Maia Vaka had her final day at Onerahi Primary School last week but she'll be hard to forget - her face is now emblazoned on a large mural.
The Whangarei school hosted the Te Whanga Festival last Friday which celebrated culture through a range of activities like kapa haka and Maori games.
As part of the festival people were also able to watch local artist Earnest Bradley paint a mural from start to finish.
"One of the teachers, Henry Beattie, was working with room 13 on art and instead of just researching on Monet or Van Gough, they looked at local artists and did a bit of an inquiry," said teacher Kim Te'o.
"He got Earnest to come in and visit and share some of his art and they thought of this idea together where Earnest would paint us a mural during the festival so it was something going on live and kids were able to watch it."
Maia Vaka was chosen to be the face of the mural as teachers were looking for a student who had been at the school since year one, and was in the school kapa haka group.
Mr Te'o said having Maia on the mural was fitting as it was her last day at school that Friday as her family were moving to Kaikohe.
"She was really happy. She was amazed by the whole thing."
Parua Bay School, Raurimu Avenue School, and Whangarei Heads School also attended the festival which is in its third year and is hosted by different schools each year.

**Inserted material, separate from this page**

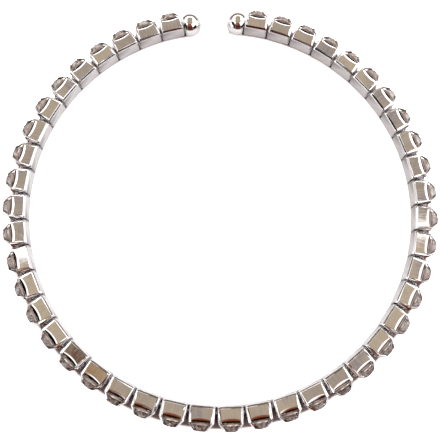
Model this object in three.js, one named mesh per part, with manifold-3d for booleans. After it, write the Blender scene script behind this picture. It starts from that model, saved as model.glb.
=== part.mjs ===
// Flexible open bangle: a single row of square four-prong cups, each holding a round
// crystal that faces outwards, strung side by side on a hidden spring wire. A polished
// ball closes each end of the row, and a narrow gap between the balls lets the wrist in.
//
// Millimetres. The bangle lies flat, so +Z is the axis of the ring, and the gap faces +Y.
// The origin is at the bottom centre of the bangle's box.

import * as THREE from 'three';
import { mergeVertices } from 'three/addons/utils/BufferGeometryUtils.js';
import Module from 'manifold-3d';

// ---- driving dimensions ---------------------------------------------------------------

const settingCount = 45;
const settingPitch = 4.0; // from setting to setting, along their inner faces
const innerRadius = 30.15; // ring centre to the middle of an inner face

const settingHeight = 2.9; // across the top and bottom faces, along the ring's axis
const baseWidth = 3.8; // along the row, at the inner face
const shoulderWidth = 3.5; // along the row, where the prongs turn in
const baseBevel = 0.15; // round the inner face
const baseCornerCut = 0.32; // the four long corners, at the base
const shoulderCornerCut = 0.46; // and where the prongs turn in

const rimReach = 1.8; // inner face to the rim between two prongs
const shoulderReach = 2.4; // to where the prongs turn in over the crystal
const prongReach = 3.3; // to the tips of the prongs
const prongInset = 0.02; // prong to the faces of the cup that it stands on
const prongRow = [1.0, 0.5, 0.34]; // its length along the row: foot, shoulder, tip
const prongAxis = [0.95, 0.48, 0.34]; // and along the axis
const prongTip = [0.95, 0.9]; // outer corner of a tip from the middle, row and axis
const prongTipCut = 0.17;

const crystalDiameter = 2.8;
const tableDiameter = 1.56;
const seatDiameter = 0.95; // where the crystal stands in the cup
const girdleReach = 2.68; // inner face to its widest line
const tableReach = 3.4; // inner face to its flat top
const crystalSides = 8;

const wireDiameter = 0.6;
const wireInset = 1.2; // inner faces to the middle of the wire
const wireSides = 6;
const wireSteps = 48;
const wireEndGap = 0.3; // between its end and the bottom of the socket
const boreWidth = 1.1; // the square way through each setting for the wire

const ballDiameter = 3.8;
const ballSeat = 1.0; // ball centre to its flat back
const ballGap = 0.2; // between that flat and the last setting
const socketDiameter = 1.2; // for the end of the wire
const socketDepth = 1.7;
const ballSides = 16;
const ballRings = 7;

// ---- values worked out from them ------------------------------------------------------

const pitchAngle = 2 * Math.atan(settingPitch / 2 / innerRadius);
const wireRadius = innerRadius + wireInset;
const gapAngle = Math.PI / 2;
const ballShift = baseWidth / 2 + ballGap + ballSeat; // last setting's middle to the ball

// ---- materials ------------------------------------------------------------------------

const platedMetal = new THREE.MeshStandardMaterial({
  color: 0xd9d6d2, metalness: 1.0, roughness: 0.12,
});
const springSteel = new THREE.MeshStandardMaterial({
  color: 0x8f9093, metalness: 1.0, roughness: 0.35,
});

// ---- solids: closed meshes in, closed meshes out ----------------------------------------

const wasm = await Module();
wasm.setup();

function solidFrom(geometry) {
  const bare = geometry.clone();
  bare.deleteAttribute('normal');
  bare.deleteAttribute('uv');
  const closed = mergeVertices(bare, 1e-5);
  return new wasm.Manifold(new wasm.Mesh({
    numProp: 3,
    vertProperties: Float32Array.from(closed.attributes.position.array),
    triVerts: Uint32Array.from(closed.index.array),
  }));
}

function geometryFrom(solid) {
  const { vertProperties, triVerts } = solid.getMesh();
  const geometry = new THREE.BufferGeometry();
  geometry.setAttribute('position', new THREE.BufferAttribute(vertProperties, 3));
  geometry.setIndex(new THREE.BufferAttribute(triVerts, 1));
  geometry.computeVertexNormals();
  return geometry;
}

// ---- one setting ------------------------------------------------------------------------
// In its own frame x runs along the row, y outwards from the inner face and z up.

// How wide the cup is along the row, and how far its corners are cut, at one reach.
function widthAt(reach) {
  return THREE.MathUtils.mapLinear(reach, baseBevel, shoulderReach, baseWidth, shoulderWidth);
}

function cornerCutAt(reach) {
  return THREE.MathUtils.mapLinear(
    reach, baseBevel, shoulderReach, baseCornerCut, shoulderCornerCut,
  );
}

// A closed skin through rings of [x, z] points, each ring at its own reach along y.
function loft(levels) {
  const sides = levels[0].ring.length;
  const positions = levels.flatMap(({ ring, reach }) => {
    const next = (i) => ring[(i + 1) % sides];
    const area = ring.reduce((sum, [x, z], i) => sum + z * next(i)[0] - x * next(i)[1], 0);
    const turned = area > 0 ? ring : [...ring].reverse();
    return turned.flatMap(([x, z]) => [x, reach, z]);
  });
  const index = [];
  for (let level = 0; level < levels.length - 1; level++) {
    for (let i = 0; i < sides; i++) {
      const [a, b] = [level * sides + i, level * sides + (i + 1) % sides];
      index.push(a, b, b + sides, a, b + sides, a + sides);
    }
  }
  const top = (levels.length - 1) * sides;
  for (let i = 1; i < sides - 1; i++) {
    index.push(0, i + 1, i, top, top + i, top + i + 1);
  }
  const geometry = new THREE.BufferGeometry();
  geometry.setAttribute('position', new THREE.Float32BufferAttribute(positions, 3));
  geometry.setIndex(index);
  return geometry;
}

// A rectangle with cut corners.
function cutRectangle(width, height, cut) {
  const [x, z] = [width / 2, height / 2];
  return [
    [x - cut, z], [x, z - cut], [x, cut - z], [x - cut, -z],
    [cut - x, -z], [-x, cut - z], [-x, z - cut], [cut - x, z],
  ];
}

// The square cup up to its rim, with a bevel round the inner face.
function cupBlock() {
  const inner = cutRectangle(
    baseWidth - 2 * baseBevel, settingHeight - 2 * baseBevel, baseCornerCut,
  );
  return loft([
    { reach: 0, ring: inner },
    { reach: baseBevel, ring: cutRectangle(baseWidth, settingHeight, baseCornerCut) },
    {
      reach: rimReach,
      ring: cutRectangle(widthAt(rimReach), settingHeight, cornerCutAt(rimReach)),
    },
  ]);
}

// A prong on one corner of the cup: broad at its foot, so that the rim between two prongs
// is scooped, and leaning in over the crystal from its shoulder to its tip.
function prong(sx, sz) {
  const axis = settingHeight / 2 - prongInset;
  const foot = rimReach - prongInset;
  const levels = [
    { reach: foot, row: widthAt(foot) / 2 - prongInset, axis, cut: cornerCutAt(foot) },
    {
      reach: shoulderReach,
      row: shoulderWidth / 2 - prongInset,
      axis,
      cut: shoulderCornerCut,
    },
    { reach: prongReach, row: prongTip[0], axis: prongTip[1], cut: prongTipCut },
  ];
  return loft(levels.map((level, i) => ({
    reach: level.reach,
    ring: [
      [level.row, level.axis - prongAxis[i]],
      [level.row, level.axis - level.cut],
      [level.row - level.cut, level.axis],
      [level.row - prongRow[i], level.axis],
      [level.row - prongRow[i], level.axis - prongAxis[i]],
    ].map(([x, z]) => [sx * x, sz * z]),
  })));
}

// The crystal on its seat: a flat table, a sloping crown and a back that narrows to the seat.
function crystal() {
  const seatReach = rimReach - prongInset;
  return new THREE.LatheGeometry([
    new THREE.Vector2(0, seatReach),
    new THREE.Vector2(seatDiameter / 2, seatReach),
    new THREE.Vector2(crystalDiameter / 2, girdleReach),
    new THREE.Vector2(tableDiameter / 2, tableReach),
    new THREE.Vector2(0, tableReach),
  ], crystalSides).rotateY(Math.PI / crystalSides);
}

// The straight way through the cup for the wire, along x.
function wireBore() {
  return new THREE.BoxGeometry(2 * baseWidth, boreWidth, boreWidth).translate(0, wireInset, 0);
}

function settingGeometry() {
  let setting = solidFrom(cupBlock()).subtract(solidFrom(wireBore()));
  for (const [sx, sz] of [[1, 1], [1, -1], [-1, -1], [-1, 1]]) {
    setting = setting.add(solidFrom(prong(sx, sz)));
  }
  return geometryFrom(setting.add(solidFrom(crystal())));
}

// ---- end balls and wire -------------------------------------------------------------------

// A ball with a flat back towards -y and a blind socket in it for the wire.
function ballGeometry() {
  const radius = ballDiameter / 2;
  const start = Math.acos(ballSeat / radius);
  const profile = [
    new THREE.Vector2(0, socketDepth - ballSeat),
    new THREE.Vector2(socketDiameter / 2, socketDepth - ballSeat),
    new THREE.Vector2(socketDiameter / 2, -ballSeat),
  ];
  for (let ring = 0; ring <= ballRings; ring++) {
    const angle = start + (Math.PI - start) * ring / ballRings;
    const away = ring === ballRings ? 0 : radius * Math.sin(angle);
    profile.push(new THREE.Vector2(away, -radius * Math.cos(angle)));
  }
  return new THREE.LatheGeometry(profile, ballSides);
}

// The wire's line: an arc the long way round from one ball to the other.
class WireArc extends THREE.Curve {
  constructor(radius, firstAngle, lastAngle) {
    super();
    Object.assign(this, { radius, firstAngle, lastAngle });
  }

  getPoint(t) {
    const angle = THREE.MathUtils.lerp(this.firstAngle, this.lastAngle, t);
    return new THREE.Vector3(this.radius * Math.cos(angle), this.radius * Math.sin(angle), 0);
  }
}

function wireGeometry(firstAngle, lastAngle) {
  const section = new THREE.Shape(Array.from({ length: wireSides }, (_, side) => {
    const angle = 2 * Math.PI * side / wireSides;
    return new THREE.Vector2(Math.cos(angle), Math.sin(angle)).multiplyScalar(wireDiameter / 2);
  }));
  return new THREE.ExtrudeGeometry(section, {
    steps: wireSteps,
    bevelEnabled: false,
    extrudePath: new WireArc(wireRadius, firstAngle, lastAngle),
  });
}

// ---- assembly -------------------------------------------------------------------------------

// The middle one of the settings lies opposite the gap, and the row is even on both sides.
function settingAngle(number) {
  const middle = (settingCount + 1) / 2;
  return gapAngle + Math.PI + (number - middle) * pitchAngle;
}

// A frame at one angle of the ring, with y outwards and x along the row.
function place(mesh, angle, x, y) {
  const spoke = new THREE.Group();
  spoke.rotation.z = angle - Math.PI / 2;
  mesh.position.set(x, y, 0);
  spoke.add(mesh);
  return spoke;
}

const ring = new THREE.Group();

const settingShape = settingGeometry();
for (let number = 1; number <= settingCount; number++) {
  const setting = new THREE.Mesh(settingShape, platedMetal);
  setting.name = `setting_${String(number).padStart(2, '0')}`;
  ring.add(place(setting, settingAngle(number), 0, innerRadius));
}

const ballShape = ballGeometry();
const ballReach = Math.sqrt(wireRadius ** 2 - ballShift ** 2);
for (const [name, number, side] of [['ball_left', 1, 1], ['ball_right', settingCount, -1]]) {
  const ball = new THREE.Mesh(ballShape, platedMetal);
  ball.name = name;
  ball.rotation.z = -side * Math.PI / 2;
  ring.add(place(ball, settingAngle(number), side * ballShift, ballReach));
}

const wireEnd = (ballShift - ballSeat + socketDepth - wireEndGap) / wireRadius;
const wire = new THREE.Mesh(
  wireGeometry(settingAngle(1) - wireEnd, settingAngle(settingCount) + wireEnd),
  springSteel,
);
wire.name = 'core_wire';
ring.add(wire);

// Stand the ring on z = 0 with its box centred on the z axis.
const bracelet = new THREE.Group();
bracelet.add(ring);
bracelet.updateMatrixWorld(true);
const box = new THREE.Box3().setFromObject(ring, true);
ring.position.set(-(box.min.x + box.max.x) / 2, -(box.min.y + box.max.y) / 2, -box.min.z);
bracelet.updateMatrixWorld(true);

export default bracelet;
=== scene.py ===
"""Looks of an open flexible bangle: 45 square four-prong cups in a row on a spring wire,
each holding a round brilliant that faces outwards, with a polished ball at both ends.

The cup, the brilliant and the ball are each modelled once, in millimetres, and copied round
the ring. There x runs along the row, y outwards from the ring's centre and z up. A cup and
its brilliant have y = 0 on the cup's inner face, and a ball has it in its own middle.
"""

import math
import random

import bmesh
import bpy
from mathutils import Euler, Matrix, Vector


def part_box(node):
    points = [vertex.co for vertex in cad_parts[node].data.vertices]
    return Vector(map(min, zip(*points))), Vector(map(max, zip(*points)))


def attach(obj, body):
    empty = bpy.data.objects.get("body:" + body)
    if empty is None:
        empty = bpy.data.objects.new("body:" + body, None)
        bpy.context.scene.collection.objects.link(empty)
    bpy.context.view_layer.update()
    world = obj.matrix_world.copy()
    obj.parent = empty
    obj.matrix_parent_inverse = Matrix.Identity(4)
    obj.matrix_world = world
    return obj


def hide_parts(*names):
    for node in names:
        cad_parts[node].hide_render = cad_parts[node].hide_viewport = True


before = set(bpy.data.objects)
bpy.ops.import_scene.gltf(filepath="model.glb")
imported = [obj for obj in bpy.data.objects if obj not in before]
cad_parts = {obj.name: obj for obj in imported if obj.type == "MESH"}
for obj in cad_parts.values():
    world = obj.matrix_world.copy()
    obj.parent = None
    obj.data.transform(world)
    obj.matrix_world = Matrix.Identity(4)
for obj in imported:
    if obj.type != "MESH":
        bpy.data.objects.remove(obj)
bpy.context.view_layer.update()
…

Mr Te'o said a big focus of the day was children sharing learning around culture and language and classrooms taking ownership to host the visitors.
Activities included Maori games, kowhaiwhai art, and a station with the blender bike from Sport Northland - a bike which has a blender attached which is activated by pedalling.
"A big part of our school is children being grounded in who they are as people, their cultural identity. This festival gave us an awesome opportunity to share it with others," he said.